Sunday, January 9, 2011

A New Year...the Same Old Focus


In the fledgling days of 1994, a retail store manager, with whom I worked alongside, crafted a document on his then very primitive computer. It nonetheless impressed one and all with its unusual and competing fonts, bold-lettered headlines, and colorful graphics. Headlined “A New Year, A New Focus,” it was specifically produced for the place's staff, who were asked to pore over its inspirational contents and inhale its lofty objectives like they would fresh roses in springtime.

This manager bloke was a disciple of the relatively new and somewhat chic approach to business management called Coaching and Mentoring.
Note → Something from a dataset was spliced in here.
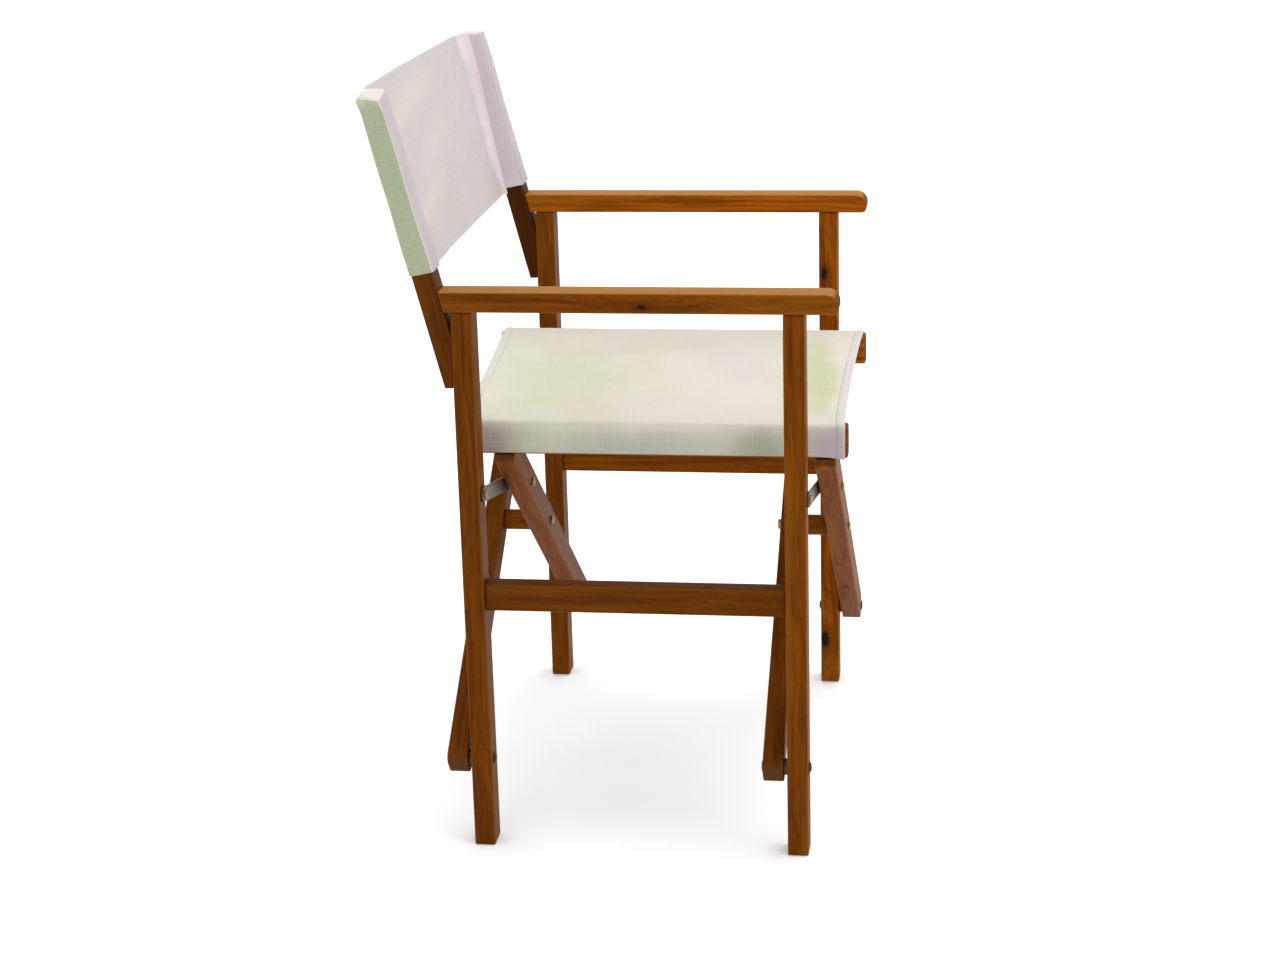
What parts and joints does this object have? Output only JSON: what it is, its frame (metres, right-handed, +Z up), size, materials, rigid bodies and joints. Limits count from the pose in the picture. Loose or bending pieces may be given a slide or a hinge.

You know: Encourage each member of one’s team to boldly go where no employee has gone before by treating him or her like a bona fide human being—for starters—and offering him or her a lunch table of carrots along the way for innovating, working hard, and keeping eyes peeled to the future. Yada…yada…yada.

The major pothole on this business road to good intentions—for lack of a better description—was that there was no there there. This particular retail bossman affixed special titles to virtually every Tom, Dick, and Harriet, many of whom were minimum wage laborers unloading trucks and stocking shelves. Cashiers, for instance, were christened “front-end supervisors.” I’d wager they would have preferred raises. In fact, at that time, I had never even heard of the title. Of course, nowadays the woods are full of such meaningless labels. At the very least, isn’t everyone employed in Big Box Retail Land an “associate” or better than that?

From my observing eyes, “A New Year, A New Focus” quickly degenerated into an “A New Year, the Same Old Focus.” Why? Because it was a bogus bill of goods. Employees working for peanuts and, at best, cashews aren’t easily won over by extravagant promises of future opportunity and security in places with little evident opportunity and minimal security. And calling a pig a gazelle doesn’t make a pig a gazelle. It just makes the pig clamor for a little more bacon. The 1994 New Year's lesson is eternal.